§ Source material
________
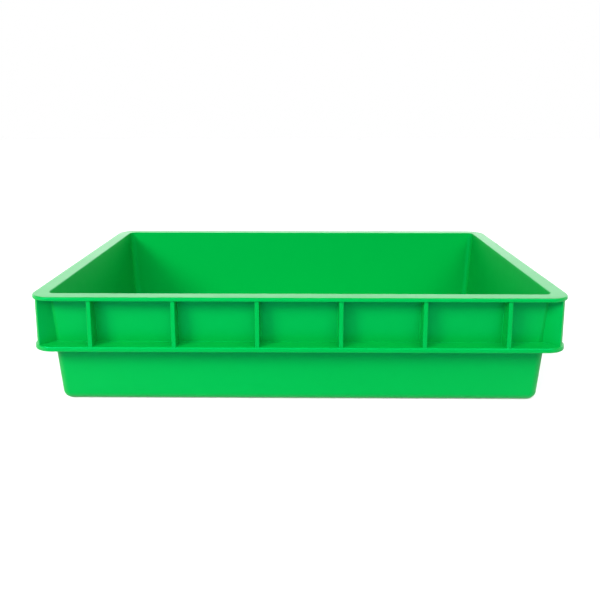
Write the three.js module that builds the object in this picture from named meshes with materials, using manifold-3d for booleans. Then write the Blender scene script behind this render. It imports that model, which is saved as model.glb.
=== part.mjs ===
// A shallow stacking tub, moulded in one piece of green plastic: a tapered, open-topped pan with a
// flat rim, a second flange below it, and upright ribs between the two.
// Millimetres, +Z up, X along the long side. The origin is the middle of the underside.

import * as THREE from "three";
import { mergeVertices } from "three/addons/utils/BufferGeometryUtils.js";
import Module from "manifold-3d";

const wasm = await Module();
wasm.setup();

// Overall size, over the rim.
const length = 600;
const width = 400;
const height = 130;

// Pan: a drafted wall of even thickness with rounded corners and a rounded bottom edge.
const wallThickness = 2.5;
const floorThickness = 2.5;
const draftDegrees = 4.1;
const panCornerRadius = 11; // outside of the wall
const floorCornerRadius = 1; // corners of the flat part of the floor, inside and out

// Rim and flange: flat rings that stand out from the wall.
const rimWidth = 17.8; // outer edge to inner edge
const rimThickness = 4.2;
const ringCornerRadius = 24.5;
const flangeDrop = 57; // top of the rim to top of the flange
const flangeThickness = 5.5;
const flangeSetback = 0.3; // flange edge inside the rim's edge

// Ribs: upright plates between the flange and the rim.
const ribThickness = 5;
const ribSetback = 1.1; // rib edge inside the flange's edge
const longSideRibs = 6;
const shortSideRibs = 4;
const firstRibInset = 68.25; // outer corner to the middle of the first rib, on every side
const rootGap = 0.3; // rib to sloping wall

const floorPanMargin = 2; // plain wall on the floor pan, above its rounded edge

const arcSegments = 8;
const edgeSegments = 5;

// Levels and slopes that follow from the sizes above.
const taper = Math.tan(THREE.MathUtils.degToRad(draftDegrees));
const rimUnderside = height - rimThickness;
const flangeTop = height - flangeDrop;
const flangeUnderside = flangeTop - flangeThickness;
const overhang = rimWidth - wallThickness; // rim edge to outside of the wall, at the rim's top
const cavityCornerRadius = panCornerRadius - wallThickness;
// Where the wall turns into the floor, the edge is as round as the upright corners allow.
const bottomEdgeRadius = panCornerRadius - floorCornerRadius;
const cavityEdgeRadius = cavityCornerRadius - floorCornerRadius;
const floorPanHeight = bottomEdgeRadius + floorPanMargin;

function plastic() {
  return new THREE.MeshStandardMaterial({ color: 0x08b850, roughness: 0.4, metalness: 0 });
}

// Rounded rectangle, counter-clockwise from above.
function roundedRectangle(halfX, halfY, radius) {
  const shape = new THREE.Shape();
  const cx = halfX - radius;
  const cy = halfY - radius;
  const quarter = Math.PI / 2;
  shape.absarc(cx, cy, radius, 0, quarter, false);
  shape.absarc(-cx, cy, radius, quarter, 2 * quarter, false);
  shape.absarc(-cx, -cy, radius, 2 * quarter, 3 * quarter, false);
  shape.absarc(cx, -cy, radius, 3 * quarter, 4 * quarter, false);
  shape.closePath();
  return shape;
}

function toSolid(geometry) {
  geometry.deleteAttribute("normal");
  geometry.deleteAttribute("uv");
  const merged = mergeVertices(geometry);
  const mesh = new wasm.Mesh({
    numProp: 3,
    vertProperties: new Float32Array(merged.attributes.position.array),
    triVerts: new Uint32Array(merged.index.array),
  });
  return new wasm.Manifold(mesh);
}

function toGeometry(solid) {
  const mesh = solid.getMesh();
  const geometry = new THREE.BufferGeometry();
  geometry.setAttribute("position", new THREE.BufferAttribute(mesh.vertProperties, 3));
  geometry.setIndex(new THREE.BufferAttribute(mesh.triVerts, 1));
  geometry.computeVertexNormals();
  return geometry;
}

function named(name, geometry) {
  const mesh = new THREE.Mesh(geometry, plastic());
  mesh.name = name;
  return mesh;
}

// A level slab larger than the tub, which cuts the pan at the heights given.
function slab(bottom, top) {
  const box = new THREE.BoxGeometry(2 * length, 2 * width, top - bottom);
  box.translate(0, 0, (bottom + top) / 2);
  return toSolid(box);
}

// A block whose sides lean in towards the bottom, with a rounded bottom edge. The half sizes are
// those at the rim's top. It stands on z = bottom and passes above the rim.
function draftedBlock(halfX, halfY, radius, edgeRadius, bottom) {
  const overRun = 2 * edgeRadius;
  const shape = roundedRectangle(halfX - edgeRadius, halfY - edgeRadius, radius - edgeRadius);
  const block = new THREE.ExtrudeGeometry(shape, {
    depth: height + overRun - bottom - edgeRadius,
    curveSegments: arcSegments,
    bevelThickness: edgeRadius,
    bevelSize: edgeRadius,
    bevelSegments: edgeSegments,
  });
  block.translate(0, 0, bottom + edgeRadius);
  const points = block.attributes.position;
  for (let i = 0; i < points.count; i++) {
    const lean = (height - points.getZ(i)) * taper;
    points.setX(i, points.getX(i) - Math.sign(points.getX(i)) * lean);
    points.setY(i, points.getY(i) - Math.sign(points.getY(i)) * lean);
  }
  return toSolid(block);
}

function panOutside() {
  const halfX = length / 2 - overhang;
  const halfY = width / 2 - overhang;
  return draftedBlock(halfX, halfY, panCornerRadius, bottomEdgeRadius, 0);
}

function panInside() {
  const halfX = length / 2 - rimWidth;
  const halfY = width / 2 - rimWidth;
  return draftedBlock(halfX, halfY, cavityCornerRadius, cavityEdgeRadius, floorThickness);
}

// The pan between two levels.
function panSlice(name, bottom, top) {
  const shell = panOutside().subtract(panInside());
  return named(name, toGeometry(shell.intersect(slab(bottom, top))));
}

// A flat ring round the pan, open where the pan is open.
function ring(name, setback, bottom, top) {
  const halfX = length / 2 - setback;
  const halfY = width / 2 - setback;
  const plate = new THREE.ExtrudeGeometry(
    roundedRectangle(halfX, halfY, ringCornerRadius - setback),
    { depth: top - bottom, curveSegments: arcSegments, bevelEnabled: false },
  );
  plate.translate(0, 0, bottom);
  return named(name, toGeometry(toSolid(plate).subtract(panInside())));
}

// One rib, drawn in side view and given its thickness. Its outer edge is upright and its inner edge
// follows the wall. reach is the distance from the rib's own axis to its outer edge, wallAtRim the
// same to the wall at the rim's top, and lean how fast the wall falls back per millimetre down.
function rib(name, reach, wallAtRim, lean) {
  const wallAt = (z) => wallAtRim - (height - z) * lean + rootGap;
  const side = new THREE.Shape();
  side.moveTo(wallAt(flangeTop), flangeTop);
  side.lineTo(reach, flangeTop);
  side.lineTo(reach, rimUnderside);
  side.lineTo(wallAt(rimUnderside), rimUnderside);
  side.closePath();
  const plate = new THREE.ExtrudeGeometry(side, { depth: ribThickness, bevelEnabled: false });
  plate.translate(0, 0, -ribThickness / 2);
  plate.rotateX(Math.PI / 2);
  return named(name, plate);
}

// Evenly spaced places along a side, with the first and last at firstRibInset from its ends.
function ribPlaces(sideLength, count) {
  const span = sideLength - 2 * firstRibInset;
  return Array.from({ length: count }, (_, i) => -span / 2 + (i * span) / (count - 1));
}

const edgeInset = flangeSetback + ribSetback;

// Ribs of one straight side. angle turns the rib's outward direction from +X.
function sideRibs(side, sideLength, count, angle, depth) {
  const group = new THREE.Group();
  ribPlaces(sideLength, count).forEach((place, i) => {
    const plate = rib(`${side}_rib_${i + 1}`, depth / 2 - edgeInset, depth / 2 - overhang, taper);
    plate.rotation.z = angle;
    const along = side === "front" || side === "back" ? "x" : "y";
    plate.position[along] = place;
    group.add(plate);
  });
  return group;
}

// The diagonal rib of one corner, on the line through the centre of the ring's corner arc.
function cornerRib(name, signX, signY) {
  const centreX = length / 2 - ringCornerRadius;
  const centreY = width / 2 - ringCornerRadius;
  // On the diagonal, the wall's rounded corner lies this far out from the arc's centre.
  const wallCorner = ringCornerRadius - overhang;
  const wallAtRim = Math.SQRT2 * wallCorner - (Math.SQRT2 - 1) * panCornerRadius;
  const plate = rib(name, ringCornerRadius - edgeInset, wallAtRim, Math.SQRT2 * taper);
  plate.rotation.z = Math.atan2(signY, signX);
  plate.position.set(signX * centreX, signY * centreY, 0);
  return plate;
}

const tub = new THREE.Group();
tub.add(panSlice("floor_pan", -1, floorPanHeight));
tub.add(panSlice("lower_wall", floorPanHeight, flangeUnderside));
tub.add(ring("lower_flange", flangeSetback, flangeUnderside, flangeTop));
tub.add(panSlice("upper_wall", flangeTop, rimUnderside));
tub.add(ring("top_rim", 0, rimUnderside, height));

tub.add(sideRibs("front", length, longSideRibs, -Math.PI / 2, width));
tub.add(sideRibs("back", length, longSideRibs, Math.PI / 2, width));
tub.add(sideRibs("left", width, shortSideRibs, Math.PI, length));
tub.add(sideRibs("right", width, shortSideRibs, 0, length));

tub.add(cornerRib("corner_rib_front_left", -1, -1));
tub.add(cornerRib("corner_rib_front_right", 1, -1));
tub.add(cornerRib("corner_rib_back_left", -1, 1));
tub.add(cornerRib("corner_rib_back_right", 1, 1));

export default tub;
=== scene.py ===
# A green stacking tub, moulded in one piece. The fixed frame gives every size and place. This file
# gives the moulding its rounded edges, its fillets and its plastic, and the studio round it.
# Metres, +Z up, X along the long side, the front towards -Y.
import math

import bmesh
import bpy
from mathutils import Matrix, Vector


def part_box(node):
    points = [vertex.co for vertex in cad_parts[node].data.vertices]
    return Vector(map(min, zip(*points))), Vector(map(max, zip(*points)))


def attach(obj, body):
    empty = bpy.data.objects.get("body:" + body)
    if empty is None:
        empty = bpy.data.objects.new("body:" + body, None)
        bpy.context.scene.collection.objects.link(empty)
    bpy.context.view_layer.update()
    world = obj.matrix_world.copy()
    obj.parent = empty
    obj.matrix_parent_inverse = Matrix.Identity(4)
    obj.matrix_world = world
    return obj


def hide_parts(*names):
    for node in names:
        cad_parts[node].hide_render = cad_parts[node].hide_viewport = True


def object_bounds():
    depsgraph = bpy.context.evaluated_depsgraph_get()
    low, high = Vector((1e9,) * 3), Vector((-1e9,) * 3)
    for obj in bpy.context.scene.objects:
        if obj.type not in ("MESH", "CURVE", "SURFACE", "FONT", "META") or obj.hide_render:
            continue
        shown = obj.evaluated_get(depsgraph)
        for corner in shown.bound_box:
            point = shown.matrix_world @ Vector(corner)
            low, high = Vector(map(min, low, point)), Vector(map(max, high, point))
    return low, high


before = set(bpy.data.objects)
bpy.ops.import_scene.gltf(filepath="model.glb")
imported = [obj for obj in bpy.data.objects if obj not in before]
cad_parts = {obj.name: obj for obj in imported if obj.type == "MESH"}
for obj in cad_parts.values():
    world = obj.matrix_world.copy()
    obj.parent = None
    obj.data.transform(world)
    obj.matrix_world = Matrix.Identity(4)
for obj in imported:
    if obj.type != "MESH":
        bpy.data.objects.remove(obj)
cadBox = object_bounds()
scene = bpy.context.scene

cameraSetup = {
    "distance": 0.9012,  # in front of the tub's middle
    "height": 0.3358,  # above what the tub stands on
    "aside": 0.006,
    "tilt": 10.04,  # degrees down
    "turn": 0.42,  # degrees to the left
    "roll": -0.04,
    "lens": 40.0,
    "sensor": 36.0,
    "shift": -0.126,
}


def addCamera(setup):
    data = bpy.data.cameras.new("camera")
    data.lens = setup["lens"]
    data.sensor_width = setup["sensor"]
    data.shift_y = setup["shift"]
    camera = bpy.data.objects.new("camera", data)
    scene.collection.objects.link(camera)
    middle = (cadBox[0] + cadBox[1]) / 2
    camera.location = (
        middle.x + setup["aside"],
        middle.y - setup["distance"],
        cadBox[0].z + setup["height"],
    )
    camera.rotation_euler = (
        math.radians(90 - setup["tilt"]),
        math.radians(setup["roll"]),
        math.radians(setup["turn"]),
    )
    scene.camera = camera


addCamera(cameraSetup)
print("camera in place")

# Levels and slopes of the moulding, read from the fixed frame.
rimLow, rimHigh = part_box("top_rim")
flangeLow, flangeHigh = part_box("lower_flange")
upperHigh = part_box("upper_wall")[1]
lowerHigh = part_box("lower_wall")[1]
lean = (upperHigh.x - lowerHigh.x) / (upperHigh.z - lowerHigh.z)  # wall, sideways per height

moulding = {
    "wall": 0.0025,
    "cornerRadius": 0.011,  # outside of the wall
    "ringRadius": 0.0245,  # corners of the rim and the flange
    "cornerSteps": 16,
    "fillet": 0.0003,  # every inside corner
    "filletSteps": 3,
    "neck": 0.003,  # wall that belongs to the rim or the flange
    "sharpAngle": 40,  # degrees; a sharper edge than this isn't shaded smooth
}

plasticLook = {
    "green": (0.0, 0.34, 0.04, 1),
    "deepGreen": (0.0, 0.325, 0.036, 1),
    "mottleScale": 14,
    "mottleDetail": 4,
    "roughLow": 0.34,
    "roughHigh": 0.42,
    "ior": 1.5,
    "glossTint": (0.0, 1, 0.8, 1),  # only straight on; at a glance the gloss stays white
    "grainScale": 1400,
    "grainDetail": 2,
    "grainBump": 0.06,
    "grainDepth": 0.0002,
    "waveScale": 60,
    "waveDetail": 1,
    "waveBump": 0.05,
    "waveDepth": 0.002,
}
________
Repeat, exactly as they stand above, the lines from the line with "const tub = new THREE.Group();" to the line with "if empty is", both lines included.

const tub = new THREE.Group();
tub.add(panSlice("floor_pan", -1, floorPanHeight));
tub.add(panSlice("lower_wall", floorPanHeight, flangeUnderside));
tub.add(ring("lower_flange", flangeSetback, flangeUnderside, flangeTop));
tub.add(panSlice("upper_wall", flangeTop, rimUnderside));
tub.add(ring("top_rim", 0, rimUnderside, height));

tub.add(sideRibs("front", length, longSideRibs, -Math.PI / 2, width));
tub.add(sideRibs("back", length, longSideRibs, Math.PI / 2, width));
tub.add(sideRibs("left", width, shortSideRibs, Math.PI, length));
tub.add(sideRibs("right", width, shortSideRibs, 0, length));

tub.add(cornerRib("corner_rib_front_left", -1, -1));
tub.add(cornerRib("corner_rib_front_right", 1, -1));
tub.add(cornerRib("corner_rib_back_left", -1, 1));
tub.add(cornerRib("corner_rib_back_right", 1, 1));

export default tub;
=== scene.py ===
# A green stacking tub, moulded in one piece. The fixed frame gives every size and place. This file
# gives the moulding its rounded edges, its fillets and its plastic, and the studio round it.
# Metres, +Z up, X along the long side, the front towards -Y.
import math

import bmesh
import bpy
from mathutils import Matrix, Vector


def part_box(node):
    points = [vertex.co for vertex in cad_parts[node].data.vertices]
    return Vector(map(min, zip(*points))), Vector(map(max, zip(*points)))


def attach(obj, body):
    empty = bpy.data.objects.get("body:" + body)
    if empty is None:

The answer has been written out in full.